Monday, March 25, 2013

SOME GOALS ARE MORE VALUABLE THAN OTHER GOALS (?)


As some runs are said to be more valuable than others in cricket. Arguing a few weeks ago that Ronaldo should be given the Ballon d’Or award for 2012, although in La Liga 2011-12 season, he scored fewer goals than Messi, Mourinho, the Real Madrid manager said that Ronaldo’s goals led to Real Madrid winning the La Liga title in the aforementioned year, whereas Messi’s didn’t. And La Liga, he stressed, is the toughest league in the world. In one of his programmes on NDTV, the former Australian cricketer Dean Jones had observed that although Sachin Tendulkar had scored more runs in test cricket, Ricky Ponting’s runs were in a sense more valued than his because Ponting did not play against weak cricketing countries and accumulate relatively easy runs. That is, some runs are less valuable than others. In football, going by this logic, a goal scored against a relegation-threatened team  in the English Premier League is less valuable than one scored against Manchester United. Recently Ricky Ponting said that Brian Lara is a greater cricketer than Sachin Tendulkar because Lara’s contribution led to match victory more often than did Tendulkar’s. Thus if one scores a double century but the team loses the match, it is at best merely an individual’s achievement and does not amount to much. It has often been said that Rahul Dravid has been a greater “impact player” than Tendulkar. Kapil Dev’s 175 against Zimbabwe in the 1983 version of the cricket World Cup is among the cricket folklores because it changed the course of the match, which India won. In that match Kapil had come to bat when India was 5 wickets down with about sixty runs on board. If victory of the team is all that matters, then Italy, the 1982 World cup winners was the best team of the tournament, but many connoisseurs have always felt that Brazil which lost to Italy in the pre-quarter finals was the best team in that tournament. Was Argentina really the second best team in the 1990 world Cup? It was a team that was determined to win the Cup, and adopted a strategy that would teach a thing or two about defensive play to Mourinho today.

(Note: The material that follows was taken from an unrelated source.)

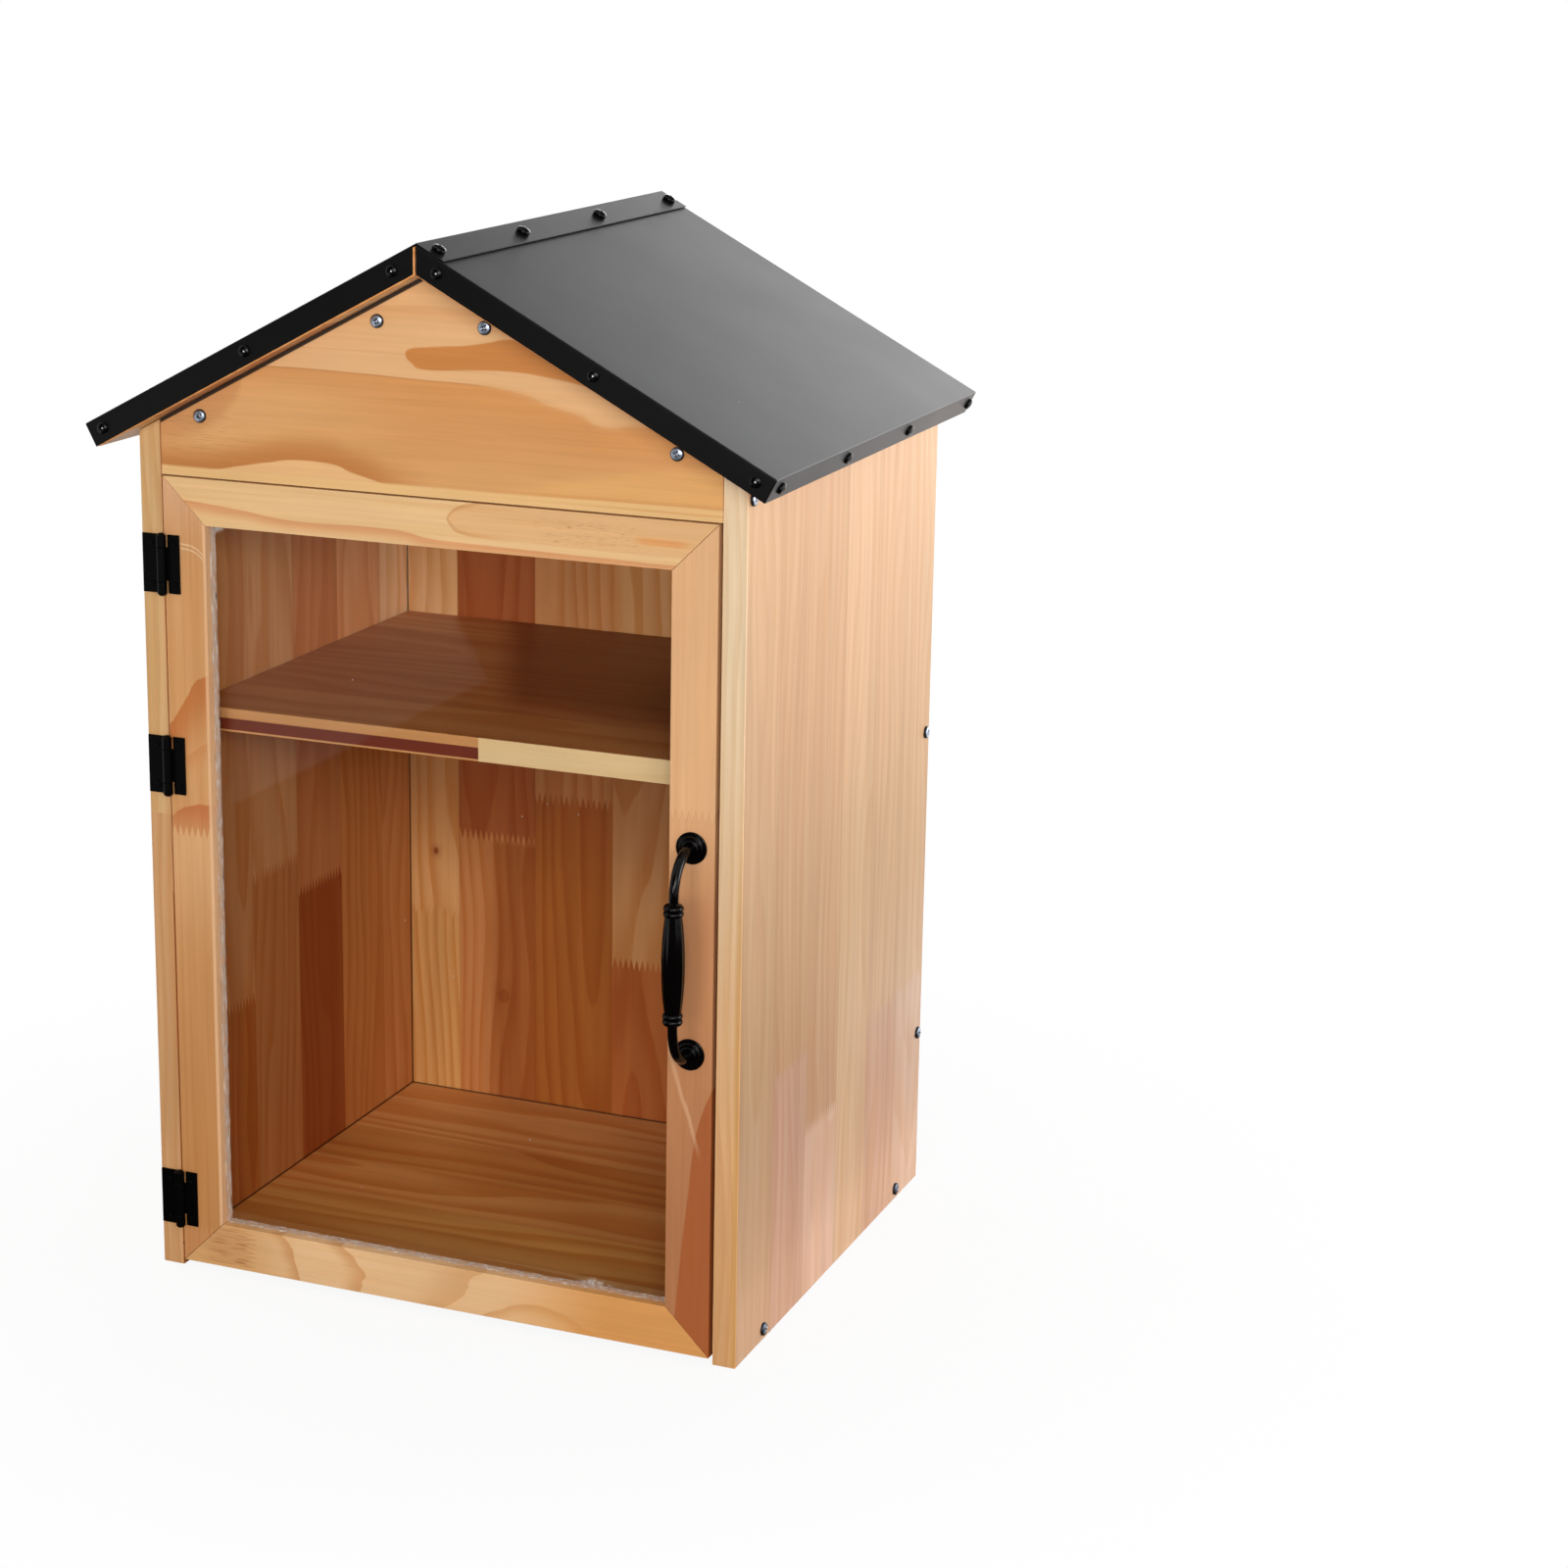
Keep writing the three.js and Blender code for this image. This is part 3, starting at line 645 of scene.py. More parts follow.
def gable_pine():
    """The front gable: bands of late wood that sweep across a flat-sawn board, with a narrow
    strip glued on at the top and a pale one along the bottom, and a painted shadow line along
    its top edges, under the roof boards. Places are in millimetres."""
    pine = Pine("pine gable", "x", "z", "y", 31)
    x = pine.x
    z = pine.z + pine.wander(pine.grain_noise(80, 14, 2.0, 6.0), 2.4)
    seam = pine.run(x, [(-190, 588), (-146, 589.5), (-91, 591.3), (-52, 590.6), (-7, 589.5),
                        (25, 589), (54, 586), (76, 580), (98, 574.3), (114, 569.5), (131, 571.5),
                        (155, 570.7), (190, 565)])
    upper = pine.run(x, [(-90, 626), (-38, 631), (7, 633.5), (38, 629.8), (76, 616), (113, 604)])
    patch_low = pine.run(x, [(-17, 604), (-13, 599), (-6, 596), (19, 597), (51, 598.2),
                             (76, 596), (100, 592), (125, 586)])
    patch_high = pine.run(x, [(-17, 604), (-12, 608), (0, 609.3), (25, 611.5), (38, 614),
                              (51, 616.4), (76, 612), (125, 594)])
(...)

Let us now consider the matter of defeat in a team game such as football and an individual’s responsibility for it. Could one say with sound justification that Zico was responsible for Brazil’s defeat in that team’s quarter final match against France in FIFA World Cup, 1986, because his failure to score from the spot led to his team’s defeat? Can one hold Sachin Tendulkar responsible for India’s poor show in the current (2012 home series in India) test series? Or for that matter, captain MS Dhoni? Can one hold Ronaldo responsible for the defeat of Portugal in the semi-final of Euro 2012 for keeping himself for the last attempt during the penalty shoot-out? Reportedly it was his choice. Now if Real Madrid’s winning the La Liga crown last year could be attributed to Ronaldo’s goals, why can’t he be held responsible for Portugal’s defeat? Why can’t his failure to score goals be viewed as the cause of Potugal’s defeat in the 2010 version of the World Cup? That is how this great player’s contribution would look like if one buys Mourinho’s logic. Would Messi have been able to score so many goals had he not been supported by such outstanding midfielders as Iniesta and Xavi in particular? Blaming an individual player for a defeat in a team game like hockey or football is unfair, and at the same time crediting a single player for a victory by his team is equally unfair.

At the same time it would be incorrect to brush aside the Special One’s point of view. Messi says the almost the same thing: one’s individual accomplishments are not as satisfying when one’s team loses. Brazilian Ronaldo became the highest goal scorer in the World Cup finals in 2006, but Brazil, who was clearly the pre-tournament favourite to win that edition of the World Cup, did not go beyond the quarter final stage that year. Ronaldo’s record was not even a poor consolation for the team’s failure. Likewise Messi’s spectacular achievement could hardly compensate for Barcelona’s failure to win La Liga and the Champions’ League both. And Messi knows it very well and has said things to this effect on more than one occasion. In this connection, as an aside, one might think of a team’s ability to keep the ball with it by accurate passes, but that does not always lead to controlling the game. A team controls the game when it breaks up the opponent’s moves to attack and creates opportunities for its strikers to score. In its quarter final match against France in 2006 World Cup the Brazilians kept the ball with them much longer than did the French, but their passing was fruitless – it did not lead to creating opportunities for its forwards to score. Not just fruitless, after a while it was unpleasing too.

So Mourinho is both right and not quite right. Like we are in many things that we do, many things we think.